The report argues that the country is poised for an ongoing growth trajectory in the medium term, but stresses that urgent reforms are needed to sustain momentum and create jobs, especially for young people and women. It projects GDP growth to climb from 4.0% in FY25 to 4.8% in FY26 and then to 6.3% in FY27.

External pressures eased in FY25 as a market-based exchange rate was adopted, foreign exchange reserves stabilized, the current account deficit narrowed, and exports strengthened. Inflation cooled thanks to tighter monetary policy, lower duties on essential food imports, and a favorable harvest. Yet the fiscal deficit widened due to weak tax collection and increased subsidies and interest payments.

The update also highlights rising social challenges. Poverty rose between 2023 and 2024, and labor force participation declined from 60.9% to 58.9%, with women bearing a disproportionate share of the impact. Of the 3 million additional working-age people outside the labor force, 2.4 million were women.
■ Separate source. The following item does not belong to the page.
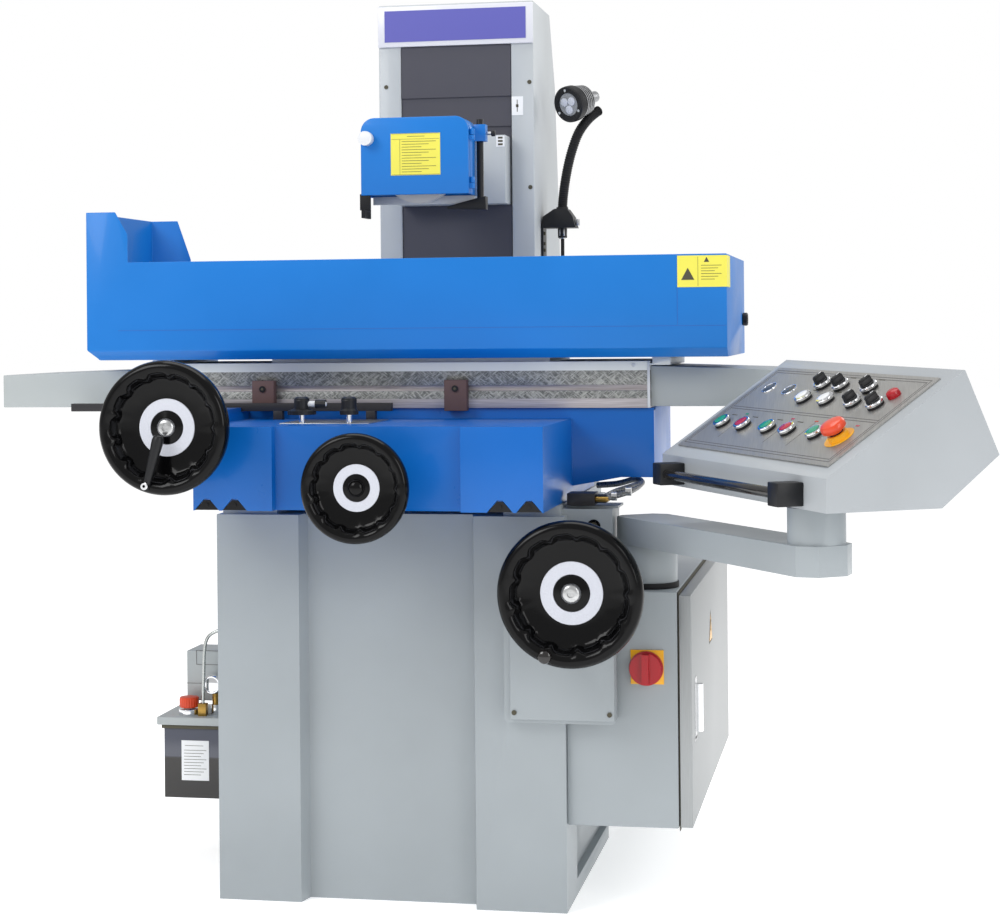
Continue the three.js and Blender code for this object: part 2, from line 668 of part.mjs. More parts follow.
function makeArm() {
  const lowerPost = rod("z", [ARM.x, ARM.y, 0], ARM.post, CABINET.top + GAP, ARM.bottom - GAP, 28);
  mesh("arm_post", lowerPost, matte(COLOUR.grey, 0.5));
  const length = Math.hypot(ARM.endX - ARM.x, ARM.endY - ARM.y);
  const { half, squareEnd, corner, bevel } = ARM;
  const tip = length + ARM.tip;
  const outline = [
    [-squareEnd + corner, -half],
    [tip - bevel, -half],
    [tip, -half + bevel],
    [tip, half - bevel],
    [tip - bevel, half],
    [-squareEnd + corner, half],
    [-squareEnd, half - corner],
    [-squareEnd, -half + corner],
  ];
  const beam = prism("z", outline, ARM.bottom, ARM.top).rotateZ(armAngle).translate(ARM.x, ARM.y, 0);
  const post = rod("z", [ARM.endX, ARM.endY, 0], ARM.upperPost, ARM.top - 1, CONSOLE.z + 1.2, 28);
  mesh("swing_arm", join(beam, post), matte(COLOUR.grey, 0.5));
}

// Offsets the console's side outline inwards by the sheet thickness.
function consoleSide(inset) {
  const { lip, crestY, crestZ, rearY, rearZ, floorY } = CONSOLE_SIDE;
  const middle = new THREE.Vector2(150, 85);
  return [[0, 0], [floorY, 0], [rearY, rearZ], [crestY, crestZ], [0, lip]].map(([y, z]) => {
    const point = new THREE.Vector2(y, z);
    const reach = point.distanceTo(middle);
    return point.lerp(middle, (inset * 1.6) / reach).toArray();
  });
}

function makePendant() {
  const pendant = new THREE.Group();
  pendant.position.set(CONSOLE.x, CONSOLE.y, CONSOLE.z);
  pendant.rotation.order = "ZYX";
  pendant.rotation.z = THREE.MathUtils.degToRad(CONSOLE.turn);
  pendant.rotation.y = THREE.MathUtils.degToRad(CONSOLE.rise);
  machine.add(pendant);

  // The slope's own group: X along the console, Y up the slope, Z out of the panel.
  const slope = new THREE.Group();
  const tilt = Math.atan2(CONSOLE_SIDE.crestZ - CONSOLE_SIDE.lip, CONSOLE_SIDE.crestY);
  slope.position.z = CONSOLE_SIDE.lip;
  slope.rotation.x = tilt;
  pendant.add(slope);

  const window = box(
    PANEL.left + PANEL.margin,
    PANEL.right - PANEL.margin,
    PANEL.low + PANEL.margin,
    PANEL.high - PANEL.margin,
    -12,
    12,
  );
  window.rotateX(tilt).translate(0, 0, CONSOLE_SIDE.lip);
  // The wires come up through a hole in the floor, over the arm's post.
  pendant.updateMatrixWorld(true);
  const overPost = pendant.worldToLocal(new THREE.Vector3(ARM.endX, ARM.endY, CONSOLE.z));
  const shell = cut(
    prism("x", consoleSide(0), -CONSOLE.length, 0),
    prism("x", consoleSide(CONSOLE.sheet), -CONSOLE.length + CONSOLE.sheet, -CONSOLE.sheet),
    window,
    rod("z", [overPost.x, overPost.y, 0], CONSOLE.cableHole, -1, 20),
  );
  mesh("pendant_console", shell, matte(COLOUR.paleGrey, 0.5), pendant);

  const { left, right, halfBlock, front, barFront, barBack } = CONSOLE_HANDLE;
  const blocks = [left, right].map((middle) =>
    box(middle - halfBlock, middle + halfBlock, front, -GAP, 5, 42),
  );
  const grip = box(left, right, barFront, barBack, 17, 31);
  mesh("pendant_handle", join(...blocks, grip), matte(COLOUR.black, 0.5), pendant);
  makePendantControls(slope);
}

// How far each control sits from the console's right end, and how far up the slope its row is.
const CONTROLS = {
  lowRow: 95,
  upperRow: 181,
  topRow: 222,
  green: [475, 317, 164],
  red: [402, 251],
  white: [324, 252],
  lowSelector: [169, 102],
  topSelector: [319, 262, 175],
  emergency: 92,
};

// Profile of the emergency stop's head.
const MUSHROOM = [[0, 13], [9.5, 13], [9.5, 16.4], [14, 17.5], [20, 19], [20, 28], [15, 32], [0, 34]];

function makePendantControls(slope) {
  const { lowRow, upperRow, topRow } = CONTROLS;
  const row = (kind, name, first, reaches, y, colour) =>
    reaches.map((reach, i) => ({ kind, name: `${name}_${first + i}`, x: -reach, y, colour }));
  const places = [
    ...row("cap", "green_button", 1, CONTROLS.green, lowRow, COLOUR.green),
    ...row("cap", "red_button", 1, CONTROLS.red, lowRow, COLOUR.red),
    ...row("cap", "white_button", 1, CONTROLS.white, upperRow, COLOUR.white),
    ...row("selector", "selector", 1, CONTROLS.lowSelector, upperRow),
    ...row("selector", "selector", 3, CONTROLS.topSelector, topRow),
    { kind: "mushroom", name: "emergency_stop", x: -CONTROLS.emergency, y: lowRow, colour: COLOUR.orange },
  ];

  const { cap, bezel, hole, bezelTop, capTop, capBottom } = BUTTON;
  const plate = box(PANEL.left, PANEL.right, PANEL.low, PANEL.high, GAP, PANEL.thick);
  const bezels = places.map(({ x, y }) => rod("z", [x, y, 0], bezel, PANEL.thick - 1, bezelTop, 16));
  const holes = places.map(({ x, y }) => rod("z", [x, y, 0], hole, -1, bezelTop + 1, 16));
  mesh("pendant_panel", cut(join(plate, ...bezels), ...holes), matte(0xa09f9c, 0.35, 0.9), slope);

  for (const { kind, name, x, y, colour } of places) {
    const stem = rod("z", [x, y, 0], cap, capBottom, capTop, 16);
    const shapes = {
      cap: () => stem,
      selector: () => join(stem, box(x - 3.5, x + 3.5, y - 10.5, y + 10.5, capTop - 1, capTop + 10)),
      mushroom: () => join(stem, turned("z", [x, y, 0], MUSHROOM, 20)),
    };
    mesh(name, shapes[kind](), matte(colour ?? COLOUR.black, 0.35), slope);
  }
}

// ---------------------------------------------------------------- work lamp on the column
function makeLamp() {
  const { x, y, top, bottom, glandBottom, neck, bendX, bendZ } = LAMP;
  const side = COLUMN.middle + COLUMN.half + GAP;
  const block = [
    [side, bottom],
    [x + 32, bottom],
    [x + 26, bottom + 24],
    [x + 14, top],
    [x - 14, top],
    [side + 4, bottom + 24],
  ];
  const gland = rod("z", [x, y, 0], 10, glandBottom, bottom + 1, 12);
  const bracket = box(side, side + 5, y - 22, y + 22, bottom - 67, bottom + 1);
  mesh("lamp_mount", join(prism("y", block, y - 26, y + 26), gland, bracket), matte(COLOUR.black, 0.5));
  const lower = bar([[x, y, top + 1], [x + 3, y, 1331], [x + 10, y, 1375], [bendX, y, bendZ]], neck, 8, 5);
  const ball = new THREE.SphereGeometry(neck, 16, 10).translate(bendX, y, bendZ);
  mesh("gooseneck_lower", join(lower, ball), matte(COLOUR.black, 0.6));
  const rise = [
    [bendX + 4, y, bendZ + 11.5],
    [236, y + 4, 1462],
    [255, y + 16, 1492],
    [271, y + 31, 1509],
    [277, y + 38, 1514],
  ];
  const upper = bar(rise, neck, 8, 5);
  mesh("gooseneck_upper", upper, matte(COLOUR.black, 0.6));

  const lamp = new THREE.Group();
  lamp.position.set(221, 790, 1522);
  lamp.lookAt(221 - 0.512, 790 - 0.82, 1522 - 0.256);
  machine.add(lamp);
  const profile = [
    [0, 0],
    [32, 0],
    [34, 4],
    [39, 4],
    [39, -16],
    [31, -24],
    [26, -54],
    [15, -58],
    [12, -92],
    [0, -92],
  ];
  mesh("lamp_head", turned("z", [0, 0, 0], profile, 24), matte(COLOUR.darkSteel, 0.4, 0.5), lamp);

  const run = [
    [x, y, glandBottom - GAP],
    [x, y, 1150],
    [x + 2, y, 1080],
    [x - 4, y, 1010],
    [side + 20, y, 970],
    [side + 9, y, 962],
    [side, y, 961.5],
  ];
  mesh("lamp_cable", bar(run, 4, 16, 4), matte(COLOUR.black, 0.7));
}

// ---------------------------------------------------------------- way oil lubricator
function makeLubricator() {
  const { left, right, front, back, bottom, top } = LUBRICATOR;
  const tank = cut(
    box(left, right, front, back, bottom, top),
    box(left + 4, right - 4, front + 4, back - 4, bottom + 4, top + 1),
  );
  const bracket = box(right - 1, -BASE.half - GAP, front + 20, back - 20, bottom + 30, top);
  mesh("lubricator_tank", join(tank, bracket), matte(0x6a707c, 0.15));
  const lid = box(left - 13, right + 5, front - 6, back + 4, top + GAP, top + 16);
  const pump = box(-425, right, front + 60, back, top + 15, top + 40);
  const motor = box(-486, right, front + 56, back, top + 39, top + 138);
  const neck = rod("z", [-472, front + 28, 0], 11, top + 15, top + 31, 16);
  mesh("lubricator_pump", join(lid, pump, motor, neck), matte(COLOUR.grey, 0.5));
  const cap = rod("z", [-472, front + 28, 0], 18, top + 31 + GAP, top + 51, 20);
  mesh("filler_cap", cap, matte(COLOUR.orange, 0.4));
}

// ---------------------------------------------------------------- assembly
makeBase();
makeColumn();
makeWayCovers();
makeElevatingScrew();
makeElevatingWheel();
makeSaddle();
makeLongitudinalWheel();
makeTableLevers();
makeTable();
makeSplashGuard();
makeTableCover("left_table_cover", -1);
makeTableCover("right_table_cover", 1);
makeDog("left_table_dog", DOG.leftX, DOG.leftBottom);
makeDog("right_table_dog", DOG.rightX, DOG.rightBottom);
makeHead();
makeSpindle();
makeGuard();
makeCabinet();
makeArm();
makePendant();
makeLamp();
makeLubricator();

// The origin goes to the middle of the footprint, on the floor.
const footprint = new THREE.Box3().setFromObject(machine);
const middle = footprint.getCenter(new THREE.Vector3());
machine.position.set(-middle.x, -middle.y, 0);

export default machine;
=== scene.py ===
"""Surface grinder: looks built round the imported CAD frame.

Lengths are in millimetres until mm() turns them into places in metres.
"""
import json
import math

import bmesh
import bpy
from mathutils import Matrix, Vector


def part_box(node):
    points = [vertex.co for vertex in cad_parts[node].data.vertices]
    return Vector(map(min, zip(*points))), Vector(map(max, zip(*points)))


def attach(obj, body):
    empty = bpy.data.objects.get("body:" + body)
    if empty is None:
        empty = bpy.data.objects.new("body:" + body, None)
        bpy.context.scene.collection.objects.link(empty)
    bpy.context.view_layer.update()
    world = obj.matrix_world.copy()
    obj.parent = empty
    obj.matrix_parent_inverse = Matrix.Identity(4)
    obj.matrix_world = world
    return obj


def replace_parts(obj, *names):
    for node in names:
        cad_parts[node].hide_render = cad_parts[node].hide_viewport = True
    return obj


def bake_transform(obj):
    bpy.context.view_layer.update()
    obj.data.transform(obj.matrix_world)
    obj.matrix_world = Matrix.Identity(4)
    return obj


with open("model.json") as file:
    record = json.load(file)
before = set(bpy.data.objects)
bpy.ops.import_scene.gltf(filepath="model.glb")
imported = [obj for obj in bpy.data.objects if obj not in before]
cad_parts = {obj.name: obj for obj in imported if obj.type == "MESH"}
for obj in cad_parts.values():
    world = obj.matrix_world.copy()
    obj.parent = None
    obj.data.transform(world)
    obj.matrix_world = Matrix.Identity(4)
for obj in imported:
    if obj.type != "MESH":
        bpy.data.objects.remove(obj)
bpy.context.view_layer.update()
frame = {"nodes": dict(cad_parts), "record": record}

scene = bpy.context.scene
TAU = 2 * math.pi

# ---------------------------------------------------------------- drawing frame
# The drawing's zero is on the floor, under the middle of the chuck and just ahead of the cabinet.
CABINET_SET_BACK = 0.012
CHUCK_LOW, CHUCK_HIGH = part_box("magnetic_chuck")
ZERO_X = (CHUCK_LOW[0] + CHUCK_HIGH[0]) / 2
ZERO_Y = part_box("electrical_cabinet")[0][1] - CABINET_SET_BACK


def mm(x, y, z):
    return Vector((ZERO_X + x / 1000, ZERO_Y + y / 1000, z / 1000))


# ---------------------------------------------------------------- camera
CAMERA_PLACE = mm(894, -3745, 1045)
CAMERA_YAW = math.radians(10.86)
CAMERA_PITCH = math.radians(0.26)
CAMERA_ROLL = math.radians(-0.52)
CAMERA_LENS = 76.572
CAMERA_SENSOR = 36
CAMERA_SHIFT = (0.019, -0.141)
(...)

“The economy has shown resilience, but this cannot be taken for granted,” said Jean Pesme, World Bank Division Director for Bangladesh and Bhutan. He emphasized that bold reforms and faster implementation are essential to strengthen domestic revenue mobilization, address banking sector vulnerabilities, reduce energy subsidies, plan urbanization, and improve the investment climate to secure stronger growth and more jobs.

“To ensure a robust growth path and more and better jobs, Bangladesh needs bold reforms and faster execution to boost domestic revenue mobilization, tackle banking sector vulnerabilities, trim energy subsidies, plan urban development, and improve the investment climate,” he added.